RELATED: Remembering the terror in Lac-Mégantic

And so it came to pass that, in the same week, MPs also found time to pass a resolution demanding that Paul Henderson be inducted into the Hockey Hall of Fame. Here again was the preoccupation with appearances. And here again, in the very exercise of Parliament’s prerogatives, we saw an expression of its impotence. I mean, Paul Henderson still isn’t in the Hockey Hall of Fame, Netflix still has no power to raise the dead, and Google searches sometimes turn up icky things.

Another characteristic these outbursts shared was that they amounted to requests. There are different levels of state intervention, from the most coercive—shooting people, expropriating land—to the least coercive, which I suppose these days would include tweeting various with-it hashtags. Unanimous resolutions “calling on” companies to do this or that are, maybe, one level more coercive than tweeting.

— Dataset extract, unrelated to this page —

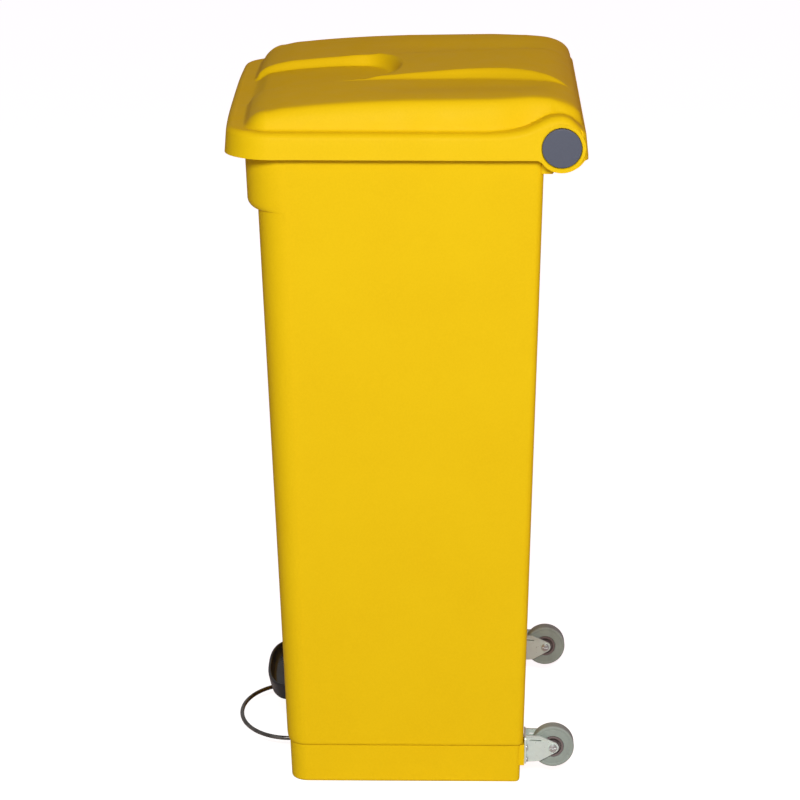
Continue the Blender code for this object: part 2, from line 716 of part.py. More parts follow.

Even in policy areas closer to the state’s core competencies than TV production and hockey mythologizing, we’re starting to see signs of this same odd performative petitioning from our leaders. Karina Gould, the amiable minister of democratic institutions, announced the government’s plan to safeguard future elections against hacking, fake news and other mischief. Large parts of the policy are given over to statements about how the government “expects” Facebook and other social media to do helpful things. I’m not sure how a company should respond to a government’s expectations, and I suspect an expectation is functionally the same as a hope or a wish. You’ll note that the Canada Revenue Agency doesn’t “expect” you to do your taxes. It finds harsher words.

READ MORE: Fake video is a big problem. And it’s only going to get worse.

I’m not sure of the precise moment when Parliament turned into an old man yelling at clouds, but I suspect it has something to do with a dawning sense of how hard it is to influence actual things and people. When Justin Trudeau was elected, it was briefly popular to announce that “Canada” was “back.” Left unanswered were two questions: Where it had been, and what it would do now? Canada’s backness has had no perceptible effect on the democratic health of our closest ally, the U.S. Nor has it on Chinese aggression, Malian peacekeeping, Venezuelan democracy, Britain’s relationship with the EU, North Korea’s nuclear threat, or any of several dozen other issues you or I could list.

For now, I’m not even going to argue that the Trudeau government is handling these issues badly, only that it’s not clear how any of them would improve if any conceivable Canadian government handled them as well as they could be handled. It’s not as though any of Trudeau’s rivals hold the key to unlimited influence. Scheer couldn’t keep Maxime Bernier in his party. Jagmeet Singh hasn’t turned his personal charm into any kind of political success. The three of them are younger and have more energy than most leaders we’re used to seeing. The world seems immune to their charms. You’d develop a fascination with Google and the Hockey Hall of Fame too. A man’s reach should exceed his grasp, but maybe next year.